DIRECTIONS FOR THIS TASK
The complete listing should be restated exactly.

>> Start MATERIAL PROVIDED

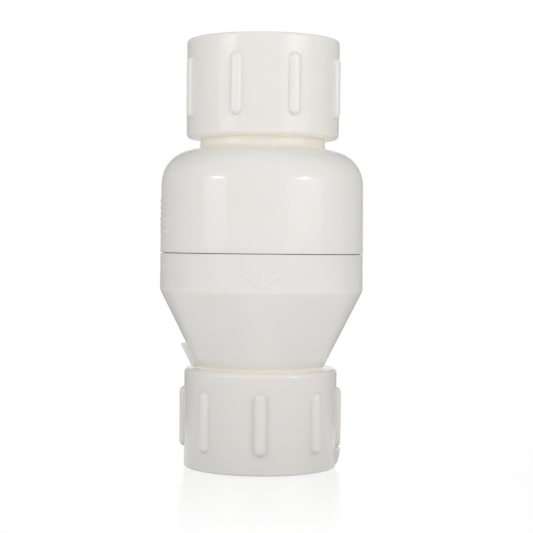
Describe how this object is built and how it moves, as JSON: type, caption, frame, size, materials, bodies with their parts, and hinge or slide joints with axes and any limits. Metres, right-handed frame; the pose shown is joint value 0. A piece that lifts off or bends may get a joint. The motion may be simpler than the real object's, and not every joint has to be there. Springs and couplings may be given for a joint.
{
  "type": "check valve",
  "caption": "In-line spring check valve in white PVC: round-shouldered and conical casings between ribbed, female-threaded end hubs, with a sliding spring-loaded poppet inside.",
  "frame": {"origin": "centre of the outlet hub's end face, on the valve's axis", "axes": "+Z along the valve's axis from outlet to inlet; flow runs along -Z; the front with the flow arrow faces -Y"},
  "size_m": [0.0974, 0.0976, 0.2032],
  "materials": {
    "white_pvc": "gloss",
    "black_rubber": "matte",
    "white_acetal": "satin",
    "stainless_steel": "satin"
  },
  "bodies": {
    "valve_body": {"inlet_casing": "white_pvc", "outlet_casing": "white_pvc", "inlet_hub": "white_pvc", "outlet_hub": "white_pvc", "casing_o_ring": "black_rubber", "seat_ring": "white_acetal", "seat_o_ring": "black_rubber", "seat_snap_ring": "stainless_steel", "guide_spider": "white_acetal", "guide_bush": "white_acetal", "stop_bumper": "black_rubber", "lower_spring_washer": "stainless_steel", "spring": "stainless_steel"},
    "spring_follower": {"thrust_washer": "stainless_steel"},
    "poppet": {"poppet_disc": "white_pvc", "poppet_seal": "black_rubber", "seal_retainer": "stainless_steel", "poppet_stem": "stainless_steel", "lock_washer": "stainless_steel", "stem_nut": "stainless_steel", "stem_end_washer": "stainless_steel", "stem_clip": "stainless_steel"}
  },
  "joints": [
    {"name": "poppet_slide", "type": "slide", "parent": "valve_body", "child": "spring_follower", "axis": [0, 0, -1], "range_m": [0, 0.015], "stiffness_N_per_m": 1870, "springref_m": -0.0047, "deforming": ["spring"]},
    {"name": "poppet_spin", "type": "hinge", "parent": "spring_follower", "child": "poppet", "pos_m": [0, 0, 0.1302], "axis": [0, 0, 1], "continuous": true}
  ]
}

>> End MATERIAL PROVIDED

ANSWER TO THE EXERCISE
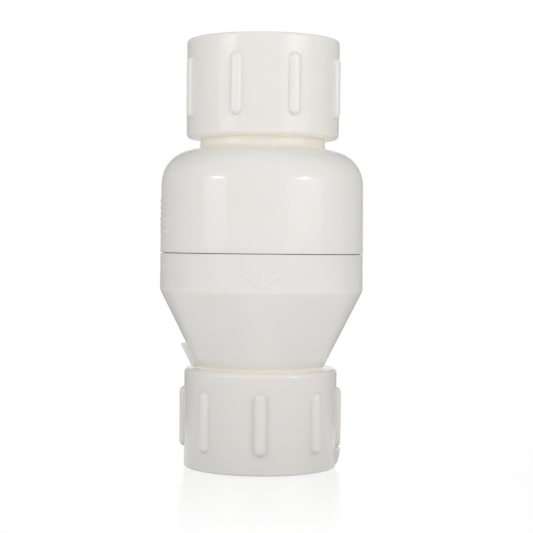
Describe how this object is built and how it moves, as JSON: type, caption, frame, size, materials, bodies with their parts, and hinge or slide joints with axes and any limits. Metres, right-handed frame; the pose shown is joint value 0. A piece that lifts off or bends may get a joint. The motion may be simpler than the real object's, and not every joint has to be there. Springs and couplings may be given for a joint.
{
  "type": "check valve",
  "caption": "In-line spring check valve in white PVC: round-shouldered and conical casings between ribbed, female-threaded end hubs, with a sliding spring-loaded poppet inside.",
  "frame": {"origin": "centre of the outlet hub's end face, on the valve's axis", "axes": "+Z along the valve's axis from outlet to inlet; flow runs along -Z; the front with the flow arrow faces -Y"},
  "size_m": [0.0974, 0.0976, 0.2032],
  "materials": {
    "white_pvc": "gloss",
    "black_rubber": "matte",
    "white_acetal": "satin",
    "stainless_steel": "satin"
  },
  "bodies": {
    "valve_body": {"inlet_casing": "white_pvc", "outlet_casing": "white_pvc", "inlet_hub": "white_pvc", "outlet_hub": "white_pvc", "casing_o_ring": "black_rubber", "seat_ring": "white_acetal", "seat_o_ring": "black_rubber", "seat_snap_ring": "stainless_steel", "guide_spider": "white_acetal", "guide_bush": "white_acetal", "stop_bumper": "black_rubber", "lower_spring_washer": "stainless_steel", "spring": "stainless_steel"},
    "spring_follower": {"thrust_washer": "stainless_steel"},
    "poppet": {"poppet_disc": "white_pvc", "poppet_seal": "black_rubber", "seal_retainer": "stainless_steel", "poppet_stem": "stainless_steel", "lock_washer": "stainless_steel", "stem_nut": "stainless_steel", "stem_end_washer": "stainless_steel", "stem_clip": "stainless_steel"}
  },
  "joints": [
    {"name": "poppet_slide", "type": "slide", "parent": "valve_body", "child": "spring_follower", "axis": [0, 0, -1], "range_m": [0, 0.015], "stiffness_N_per_m": 1870, "springref_m": -0.0047, "deforming": ["spring"]},
    {"name": "poppet_spin", "type": "hinge", "parent": "spring_follower", "child": "poppet", "pos_m": [0, 0, 0.1302], "axis": [0, 0, 1], "continuous": true}
  ]
}